Before “Gamergate” or Colin Kaepernick taking a knee during the national anthem, a frenetic and high-stakes culture wars battle site was a tennis court in the Houston Astrodome.

When 29-year-old Billie Jean King (Emma Stone,) the top female tennis player in the world, took on Bobby Riggs (26 years her senior, a former world champion, and a self-proclaimed “chauvinist pig,” played by Steve Carrell,) there was much more to the event than game, set, match.

It is fitting then, that in directors Valerie Faris and Jonathan Dayton’s film, the eponymous “Battle of the Sexes” is arguably just as much about the famed tennis match between Riggs and King as it is between female athletes and the system of professional tennis itself.

Before King and Riggs face off, or even interact onscreen, the film’s first major conflict arises when tennis executive Jack Kramer (Bill Pullman) brazenly tells King and her publisher Gladys Heldman (Sarah Silverman) that he has no intention of offering equal prize money to male and female champions at an upcoming tournament. King, Heldman, and a handful of other athletes defect and form their own tour, doing much of the legwork themselves to ensure its success and profitability.

It is the success of the women’s tour which winds Riggs up. While King and her colleagues started the tour so they could make a living wage playing tennis, Riggs is incensed by their prize money—why should they be considered equal to their male counterparts, when he, in his fifties, could beat them?

This spurs Riggs to propose the match to King, who declines. However, her biggest competition, Australian Margaret Court, does not. Court loses to Riggs in what the media dubs “The Mother’s Day Massacre.” As King feared, the repercussions of a single match extend further into societal perceptions of female athletes, so she agrees to participate in a match against Riggs.

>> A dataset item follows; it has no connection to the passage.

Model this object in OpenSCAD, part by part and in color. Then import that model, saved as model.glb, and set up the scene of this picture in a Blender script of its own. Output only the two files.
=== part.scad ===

The film then segues into the stark contrast between their training regimens. While King runs drills, Riggs drinks, gambles, and invests in experimental vitamins.

Equally compelling as the leadup to the match is King’s burgeoning relationship with her hairdresser. Although ostensibly happily married, King’s attraction to a woman turns her personal life upside-down. The strong point of Stone’s performance is in the tender fragility of a new love, something real enough to shake up the expectations of her life and career.

Diametrically opposed to Stone’s nuanced portrayal of King as both a focused competitor and a woman discovering her sexuality, as Riggs, Steve Carrell fully leans in to the character’s antics. He crafts a buffoonish caricature of a man which at times feels almost unbelievable, rather than villainous. But that is part of the point—it is not only that King needed to prove her worth as an athlete against a man, or even that she needed to represent all women while doing so, it is that she had to do it while playing against someone so patently ridiculous. Her victory (no spoilers—the game took place in 1973) was a landmark for women’s equality, but from a 2017 perspective its necessity is almost frustrating.